» Data lines
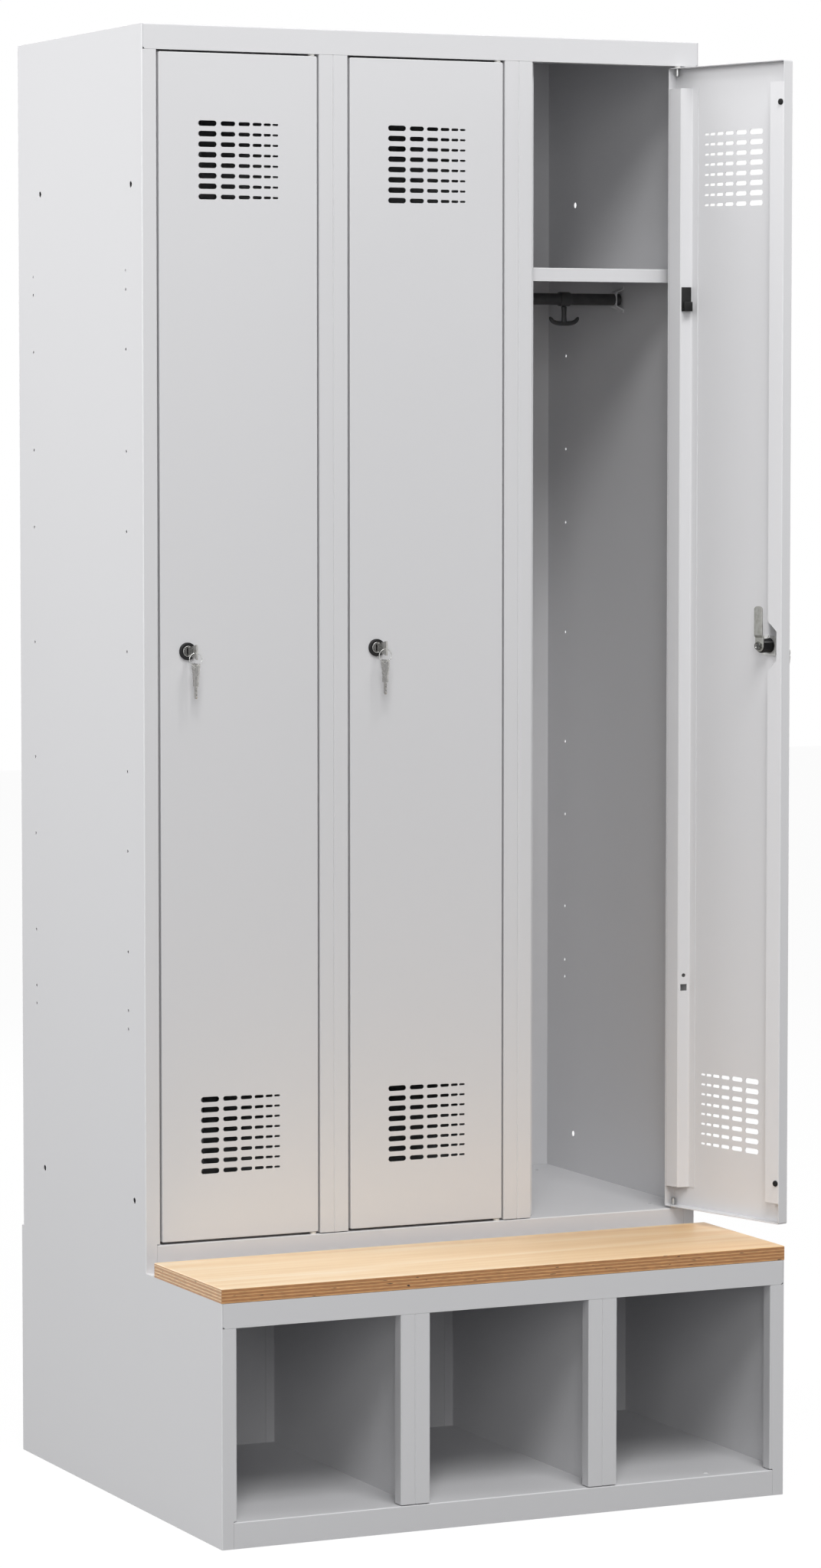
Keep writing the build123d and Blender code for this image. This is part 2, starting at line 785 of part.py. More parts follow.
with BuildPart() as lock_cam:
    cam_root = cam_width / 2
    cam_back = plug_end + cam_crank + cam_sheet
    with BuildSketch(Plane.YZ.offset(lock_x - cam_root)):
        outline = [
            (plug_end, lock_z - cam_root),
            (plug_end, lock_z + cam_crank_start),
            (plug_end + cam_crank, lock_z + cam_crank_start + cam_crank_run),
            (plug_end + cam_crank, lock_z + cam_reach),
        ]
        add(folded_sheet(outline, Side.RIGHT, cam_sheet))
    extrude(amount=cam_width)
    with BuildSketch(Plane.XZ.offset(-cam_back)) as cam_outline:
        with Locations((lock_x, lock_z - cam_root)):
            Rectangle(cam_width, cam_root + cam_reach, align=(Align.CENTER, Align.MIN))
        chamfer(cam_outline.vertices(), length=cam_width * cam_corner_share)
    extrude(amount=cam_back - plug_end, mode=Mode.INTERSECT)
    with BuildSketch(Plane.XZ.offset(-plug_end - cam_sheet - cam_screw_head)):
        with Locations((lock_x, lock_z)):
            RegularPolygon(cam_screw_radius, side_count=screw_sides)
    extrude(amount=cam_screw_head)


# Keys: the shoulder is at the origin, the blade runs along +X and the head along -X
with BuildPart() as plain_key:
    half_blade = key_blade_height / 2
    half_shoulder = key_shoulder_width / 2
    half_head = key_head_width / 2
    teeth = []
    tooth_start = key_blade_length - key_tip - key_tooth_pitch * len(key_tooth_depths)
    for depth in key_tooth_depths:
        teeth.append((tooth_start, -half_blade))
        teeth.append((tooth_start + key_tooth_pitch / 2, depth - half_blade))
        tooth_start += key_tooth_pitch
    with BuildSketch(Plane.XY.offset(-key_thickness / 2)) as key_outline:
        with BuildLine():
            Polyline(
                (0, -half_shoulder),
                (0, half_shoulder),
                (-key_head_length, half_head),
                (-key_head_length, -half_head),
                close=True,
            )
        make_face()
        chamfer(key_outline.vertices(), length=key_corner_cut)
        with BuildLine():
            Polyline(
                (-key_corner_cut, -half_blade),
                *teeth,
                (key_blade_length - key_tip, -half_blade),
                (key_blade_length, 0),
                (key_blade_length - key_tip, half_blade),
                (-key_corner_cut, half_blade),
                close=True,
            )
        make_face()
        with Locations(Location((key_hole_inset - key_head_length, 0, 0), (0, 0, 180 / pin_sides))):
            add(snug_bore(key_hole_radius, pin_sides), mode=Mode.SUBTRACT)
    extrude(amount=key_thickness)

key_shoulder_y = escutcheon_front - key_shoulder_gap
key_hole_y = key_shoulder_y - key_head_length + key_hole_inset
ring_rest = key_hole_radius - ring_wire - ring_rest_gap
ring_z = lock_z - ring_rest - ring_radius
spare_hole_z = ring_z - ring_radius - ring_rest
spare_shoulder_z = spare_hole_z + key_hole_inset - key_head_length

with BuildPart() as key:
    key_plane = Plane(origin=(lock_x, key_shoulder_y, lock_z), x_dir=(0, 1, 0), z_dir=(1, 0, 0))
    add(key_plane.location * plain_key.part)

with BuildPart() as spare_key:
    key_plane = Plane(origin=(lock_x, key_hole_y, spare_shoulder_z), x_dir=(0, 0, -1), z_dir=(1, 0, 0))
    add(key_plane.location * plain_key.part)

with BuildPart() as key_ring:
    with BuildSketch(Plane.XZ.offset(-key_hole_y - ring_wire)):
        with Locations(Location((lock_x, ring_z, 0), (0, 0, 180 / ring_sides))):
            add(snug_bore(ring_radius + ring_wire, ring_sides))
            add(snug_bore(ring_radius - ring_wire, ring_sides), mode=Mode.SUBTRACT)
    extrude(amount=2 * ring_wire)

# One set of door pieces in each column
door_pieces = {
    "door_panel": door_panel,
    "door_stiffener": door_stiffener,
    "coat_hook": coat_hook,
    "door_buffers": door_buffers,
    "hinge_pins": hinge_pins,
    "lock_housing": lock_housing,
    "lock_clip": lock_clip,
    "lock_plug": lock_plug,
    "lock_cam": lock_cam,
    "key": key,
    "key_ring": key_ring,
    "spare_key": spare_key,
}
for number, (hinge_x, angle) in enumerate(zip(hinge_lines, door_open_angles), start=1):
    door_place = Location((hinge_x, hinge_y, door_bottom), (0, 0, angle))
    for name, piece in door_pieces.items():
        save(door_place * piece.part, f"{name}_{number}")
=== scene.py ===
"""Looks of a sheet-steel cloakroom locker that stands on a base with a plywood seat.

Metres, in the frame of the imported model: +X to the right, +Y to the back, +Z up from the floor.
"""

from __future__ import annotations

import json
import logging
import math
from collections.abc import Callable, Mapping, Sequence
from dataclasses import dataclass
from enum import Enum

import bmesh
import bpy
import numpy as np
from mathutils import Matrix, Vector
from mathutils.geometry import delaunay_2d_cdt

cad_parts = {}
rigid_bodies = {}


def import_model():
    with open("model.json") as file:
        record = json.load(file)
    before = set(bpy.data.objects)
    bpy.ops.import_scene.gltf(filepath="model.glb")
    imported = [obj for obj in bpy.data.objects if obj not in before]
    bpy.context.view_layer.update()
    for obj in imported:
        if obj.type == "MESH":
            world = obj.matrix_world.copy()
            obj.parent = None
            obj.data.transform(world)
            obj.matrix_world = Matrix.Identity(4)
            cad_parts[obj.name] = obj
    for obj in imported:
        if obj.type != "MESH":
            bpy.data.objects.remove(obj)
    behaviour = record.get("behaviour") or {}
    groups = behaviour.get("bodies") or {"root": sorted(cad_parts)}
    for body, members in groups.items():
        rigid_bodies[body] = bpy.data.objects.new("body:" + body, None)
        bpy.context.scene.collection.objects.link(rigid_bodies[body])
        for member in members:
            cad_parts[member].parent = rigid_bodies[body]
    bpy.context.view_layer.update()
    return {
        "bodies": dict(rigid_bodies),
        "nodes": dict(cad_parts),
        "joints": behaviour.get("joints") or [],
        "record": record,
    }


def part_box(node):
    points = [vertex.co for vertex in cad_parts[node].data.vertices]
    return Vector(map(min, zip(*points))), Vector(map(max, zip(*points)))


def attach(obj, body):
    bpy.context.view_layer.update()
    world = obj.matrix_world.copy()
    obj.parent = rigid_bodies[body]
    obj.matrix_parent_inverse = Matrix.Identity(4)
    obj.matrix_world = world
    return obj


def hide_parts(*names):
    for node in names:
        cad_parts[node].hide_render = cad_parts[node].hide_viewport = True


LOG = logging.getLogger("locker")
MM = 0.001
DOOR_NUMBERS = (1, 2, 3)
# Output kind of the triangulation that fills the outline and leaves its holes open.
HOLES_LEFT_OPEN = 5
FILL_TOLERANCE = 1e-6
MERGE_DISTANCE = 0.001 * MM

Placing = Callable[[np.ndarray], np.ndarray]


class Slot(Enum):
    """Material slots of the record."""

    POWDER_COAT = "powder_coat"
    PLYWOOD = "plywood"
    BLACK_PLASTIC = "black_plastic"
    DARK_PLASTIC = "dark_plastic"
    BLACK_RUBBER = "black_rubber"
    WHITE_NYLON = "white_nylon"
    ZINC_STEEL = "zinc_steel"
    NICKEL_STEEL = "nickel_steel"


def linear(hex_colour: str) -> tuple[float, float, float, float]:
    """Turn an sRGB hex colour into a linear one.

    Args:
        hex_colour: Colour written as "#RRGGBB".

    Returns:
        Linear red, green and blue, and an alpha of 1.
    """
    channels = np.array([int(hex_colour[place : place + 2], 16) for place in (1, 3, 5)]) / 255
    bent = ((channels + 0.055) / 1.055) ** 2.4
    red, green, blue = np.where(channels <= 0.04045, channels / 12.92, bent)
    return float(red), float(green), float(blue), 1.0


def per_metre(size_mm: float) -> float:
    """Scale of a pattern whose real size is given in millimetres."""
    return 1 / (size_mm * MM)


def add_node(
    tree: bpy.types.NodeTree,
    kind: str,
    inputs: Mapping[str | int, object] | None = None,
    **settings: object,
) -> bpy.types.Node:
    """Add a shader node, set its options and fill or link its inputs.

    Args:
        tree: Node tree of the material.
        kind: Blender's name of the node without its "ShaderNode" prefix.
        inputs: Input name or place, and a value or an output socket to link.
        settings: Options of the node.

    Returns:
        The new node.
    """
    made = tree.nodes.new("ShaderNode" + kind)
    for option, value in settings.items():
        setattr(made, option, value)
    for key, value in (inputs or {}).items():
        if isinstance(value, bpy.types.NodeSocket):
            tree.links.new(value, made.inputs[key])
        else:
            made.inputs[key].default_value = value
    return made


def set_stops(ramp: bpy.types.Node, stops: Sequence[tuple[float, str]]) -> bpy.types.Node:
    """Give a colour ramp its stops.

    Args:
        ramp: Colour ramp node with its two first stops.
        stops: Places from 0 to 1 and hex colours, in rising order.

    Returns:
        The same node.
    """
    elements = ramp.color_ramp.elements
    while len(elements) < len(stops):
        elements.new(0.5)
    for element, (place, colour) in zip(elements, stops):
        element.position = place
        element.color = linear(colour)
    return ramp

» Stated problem
Start with the line that holds "cad_parts[node].hide_render = cad_parts[node].hide_viewport" and finish with the line that holds "return 1 / (size_mm * MM)". Transcribe each line in between exactly, and those two as well.

» Exercise result
        cad_parts[node].hide_render = cad_parts[node].hide_viewport = True


LOG = logging.getLogger("locker")
MM = 0.001
DOOR_NUMBERS = (1, 2, 3)
# Output kind of the triangulation that fills the outline and leaves its holes open.
HOLES_LEFT_OPEN = 5
FILL_TOLERANCE = 1e-6
MERGE_DISTANCE = 0.001 * MM

Placing = Callable[[np.ndarray], np.ndarray]


class Slot(Enum):
    """Material slots of the record."""

    POWDER_COAT = "powder_coat"
    PLYWOOD = "plywood"
    BLACK_PLASTIC = "black_plastic"
    DARK_PLASTIC = "dark_plastic"
    BLACK_RUBBER = "black_rubber"
    WHITE_NYLON = "white_nylon"
    ZINC_STEEL = "zinc_steel"
    NICKEL_STEEL = "nickel_steel"


def linear(hex_colour: str) -> tuple[float, float, float, float]:
    """Turn an sRGB hex colour into a linear one.

    Args:
        hex_colour: Colour written as "#RRGGBB".

    Returns:
        Linear red, green and blue, and an alpha of 1.
    """
    channels = np.array([int(hex_colour[place : place + 2], 16) for place in (1, 3, 5)]) / 255
    bent = ((channels + 0.055) / 1.055) ** 2.4
    red, green, blue = np.where(channels <= 0.04045, channels / 12.92, bent)
    return float(red), float(green), float(blue), 1.0


def per_metre(size_mm: float) -> float:
    """Scale of a pattern whose real size is given in millimetres."""
    return 1 / (size_mm * MM)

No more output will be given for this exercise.